Следуя совету министра экономики, мы эту информацию проверили. Если верить данным Lursoft, ООО Kїpsalas Saules akmens все-таки существует, хоть г-ну Луянсу ничего об этой фирме и неизвестно. Что же касается владельцев, то, действительно, Виестура Козиолса в этой компании и след простыл. Что интересно, изменения в составе учредителей произошли в середине ноября — сразу после того как было сформировано новое правительство и Виестур Козиолс стал штатным советником г-на Луянса. А вот до этого Виестур Козиолс был председателем правления этой компании и держателем 25% капитала. Что интересно, "засветился" в этом предприятии и сопартиец Луянса, вице-премьер Айнар Шлесерс (тоже 25%). А сейчас единственным владельцем фирмы является Merks — генподрядчик строительства. Любопытно будет посмотреть на состав учредителей после того, как небоскреб будет построен…

— Виестур Козиолс — бизнес-партнер ваших однопартийцев Айнара Шлесерса и Арнольда Лаксы, держит совместно с ними доли в десятках предприятий. Было бы наивно думать, что это не влияет на принятие решений.

— Как мой советник Козиолс работает только в интересах государства. А я его советы использую для принятия тех или иных компетентных решений.

Зачем Козиолса пустили в порт?

— Кстати, а почему именно Козиолс представляет Министерство экономики в правлении Рижского свободного порта?

— Потому что мне кажется, что он полностью соответствует этой должности. По опыту и компетентности.

— Но какой же у него опыт в портовом хозяйстве, если он всю жизнь занимался недвижимостью?!

— Ну почему? Он занимался торговлей — а это именно то, чем занимаются порты.

— Но одно дело торговать продуктами в RIMI, и совсем другое — грузами, которые идут через порты.

— Во-первых, правление как таковое не торгует. Оно занимается руководством всей портовой среды. И там требуются опыт и логика предпринимательства. Мне кажется, что Козиолс мог бы улучшить предпринимательскую среду. По-моему, Рижский свободный порт сейчас работает далеко не лучшим образом. Мне жаловались многие инвесторы, например Statoil, на действия правления. А, кстати, почему вы ничего не спрашиваете об экономике, о работе министерства?
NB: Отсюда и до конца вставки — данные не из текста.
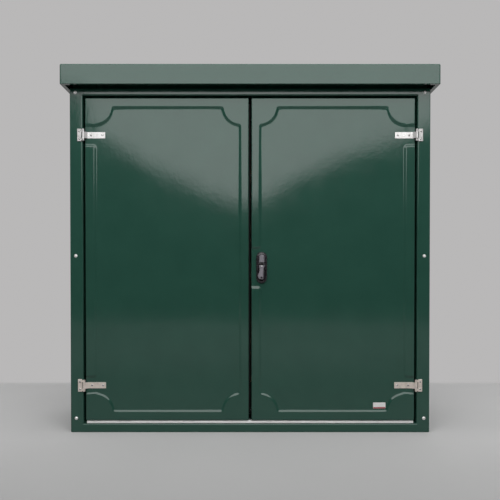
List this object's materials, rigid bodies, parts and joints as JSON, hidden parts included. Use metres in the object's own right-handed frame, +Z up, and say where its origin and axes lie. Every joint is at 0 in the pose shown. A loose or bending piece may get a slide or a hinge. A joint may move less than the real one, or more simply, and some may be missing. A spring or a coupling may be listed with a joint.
{
  "type": "roadside utility cabinet",
  "caption": "Free-standing moulded cabinet with two hinged doors, an overhanging roof, a swing handle that drives locking rods, and a mounting board inside.",
  "frame": {"origin": "on the ground, midway between the four anchor holes in the base flange", "axes": "+Z up, the doors face -Y, +X to the right as seen from the front"},
  "size_m": [1.188, 0.465, 1.177],
  "materials": {
    "green_gelcoat": "dark green moulded gelcoat, glossy, slightly wavy",
    "liner_gelcoat": "green flowcoat on the inner side",
    "hinge_steel": "brushed stainless",
    "screw_steel": "stainless",
    "sill_aluminium": "satin",
    "zinc_plate": "zinc plated",
    "seal_rubber": "matt black",
    "handle_black": "fine texture",
    "handle_grey": "satin",
    "board_plywood": "plywood",
    "batten_timber": "sawn softwood"
  },
  "bodies": {
    "cabinet": {"rear_shell": "green_gelcoat", "front_frame": "green_gelcoat", "roof": "green_gelcoat", "door_seal": "seal_rubber", "sill_strip": "sill_aluminium", "mounting_board": "board_plywood", "upper_batten": "batten_timber", "lower_batten": "batten_timber", "board_screws": "zinc_plate", "frame_screws": "screw_steel", "frame_nuts": "zinc_plate", "roof_screws": "zinc_plate", "upper_left_leaf": "hinge_steel", "lower_left_leaf": "hinge_steel", "upper_right_leaf": "hinge_steel", "lower_right_leaf": "hinge_steel", "upper_left_pin": "hinge_steel", "lower_left_pin": "hinge_steel", "upper_right_pin": "hinge_steel", "lower_right_pin": "hinge_steel", "leaf_screws": "hinge_steel"},
    "left_door": {"left_door_skin": "green_gelcoat", "left_door_liner": "liner_gelcoat", "meeting_seal": "seal_rubber", "upper_left_strap": "hinge_steel", "lower_left_strap": "hinge_steel", "left_strap_screws": "hinge_steel", "upper_bolt_bracket": "zinc_plate", "lower_bolt_bracket": "zinc_plate", "bracket_screws": "zinc_plate"},
    "right_door": {"right_door_skin": "green_gelcoat", "right_door_liner": "liner_gelcoat", "lock_block": "batten_timber", "upper_right_strap": "hinge_steel", "lower_right_strap": "hinge_steel", "right_strap_screws": "hinge_steel", "handle_base": "handle_black", "hub_nut": "zinc_plate", "lock_case": "zinc_plate", "lock_cover": "zinc_plate", "case_screws": "zinc_plate", "upper_rod_guide": "handle_black", "lower_rod_guide": "handle_black", "guide_screws": "zinc_plate"},
    "handle": {"handle_hub": "handle_grey", "spindle": "zinc_plate", "pinion": "zinc_plate", "lever_pin": "screw_steel"},
    "lever": {"handle_lever": "handle_grey", "lever_rivet": "screw_steel"},
    "key": {"key_barrel": "handle_black"},
    "upper_lock_rod": {"upper_rod": "zinc_plate"},
    "lower_lock_rod": {"lower_rod": "zinc_plate"},
    "upper_door_bolt": {"upper_bolt": "zinc_plate"},
    "lower_door_bolt": {"lower_bolt": "zinc_plate"}
  },
  "joints": [
    {"name": "left_door_hinge", "type": "hinge", "parent": "cabinet", "child": "left_door", "pos_m": [-0.5308, -0.205, 0.55], "axis": [0, 0, -1], "range_deg": [0, 170]},
    {"name": "right_door_hinge", "type": "hinge", "parent": "cabinet", "child": "right_door", "pos_m": [0.5308, -0.205, 0.55], "axis": [0, 0, 1], "range_deg": [0, 170]},
    {"name": "handle_turn", "type": "hinge", "parent": "right_door", "child": "handle", "pos_m": [0.0369, -0.2, 0.557], "axis": [0, -1, 0], "range_deg": [0, 90]},
    {"name": "lever_lift", "type": "hinge", "parent": "handle", "child": "lever", "pos_m": [0.0369, -0.2095, 0.5398], "axis": [-1, 0, 0], "range_deg": [0, 35]},
    {"name": "key_turn", "type": "hinge", "parent": "lever", "child": "key", "pos_m": [0.0361, -0.213, 0.4965], "axis": [0, -1, 0], "range_deg": [0, 90]},
    {"name": "upper_rod_slide", "type": "slide", "parent": "right_door", "child": "upper_lock_rod", "axis": [0, 0, -1], "range_m": [0, 0.01885]},
    {"name": "lower_rod_slide", "type": "slide", "parent": "right_door", "child": "lower_lock_rod", "axis": [0, 0, 1], "range_m": [0, 0.01886]},
    {"name": "upper_bolt_slide", "type": "slide", "parent": "left_door", "child": "upper_door_bolt", "axis": [0, 0, 1], "range_m": [0, 0.016]},
    {"name": "lower_bolt_slide", "type": "slide", "parent": "left_door", "child": "lower_door_bolt", "axis": [0, 0, -1], "range_m": [0, 0.016]}
  ],
  "couplings": [
    {"joint": "handle_turn", "follows": "upper_rod_slide", "rad_per_m": 83.333},
    {"joint": "lower_rod_slide", "follows": "upper_rod_slide", "ratio": 1}
  ]
}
— Мы думаем, что гораздо интереснее обсудить злободневные темы…

— Разве интересно спрашивать все время об одном и том же, тем более что об этом пишут во всех газетах?

С житейских позиций

— И все-таки, зная о ситуации в Рижском свободном порту, можно с уверенностью утверждать, что одним Козиолсом положение не исправить.

— Согласен! Но по Закону о Рижском свободном порте он находится под контролем Рижской думы. И государственные представители там в меньшинстве. Надеюсь, что Сейм примет изменения в законе и будут сбалансированы интересы государства и самоуправления. И тогда государство вправе оспаривать решения представителей самоуправления. До сих пор это была игра в одни ворота.

— Но при таком положении дел роль Козиолса в улучшении предпринимательской среды вообще сводится на нет. Не имеется вариантов для ее улучшения.

— Вы считаете, что он ухудшит эту среду?

— Нет, просто получит лишнюю возможность зарабатывать деньги. Ни для кого не секрет, что Козиолс через различные предприятия — например Varner — связан с норвежским бизнесом. Сейчас в аренду сдан участок земли от Андрейосты до Вантового моста. Так вот концепцию развития этой территории будет разрабатывать норвежская компания.

— А что в этом плохого? Вы как-то слишком по-житейски рассуждаете…

— Может, и по-житейски, но другая норвежская фирма намерена в районе Андрейосты отстроить грандиозный офисный и жилой комплекс. И что примечательно: норвежский капитал хлынул в порт именно с приходом в правление Виестура Козиолса.

— Если это незаконно, я готов вместе с вами, как только вы дадите мне достоверную информацию — хоть две строчки, обратиться в прокуратуру, в суд… Ну о чем мы спорим?

— О том, что слишком часто в Латвии происходят странные вещи. Например, как оценить покупку акций Krajbanka оффшорной компанией? По мнению экспертов, государство на этой сделке могло заработать гораздо больше.

— А почему в таком случае на банк был всего один претендент, если, по-вашему, цена была низкой? Исходя из этой логики на него должна была бы стоять очередь из покупателей. Но очереди не было! К тому же продажа Krajbanka проходила с открытого устного аукциона, который является лучшим показателем стоимости "лота". И если за него больше никто не предложил, значит, он был продан за максимально возможную цену в нынешних рыночных условиях.

— Кстати, к вопросу об экономике. У нас к вам есть не вопрос, а предложение. Совместно с латгальскими предпринимателями "Телеграф" в начале июля организует в Даугавпилсе дискуссию о судьбе латвийской промышленности после вступления страны в ЕС. Вы готовы принять предложение участвовать в дискуссии?

— Большое спасибо. Я бы с удовольствием, но как раз в эти дни уезжаю в Брюссель.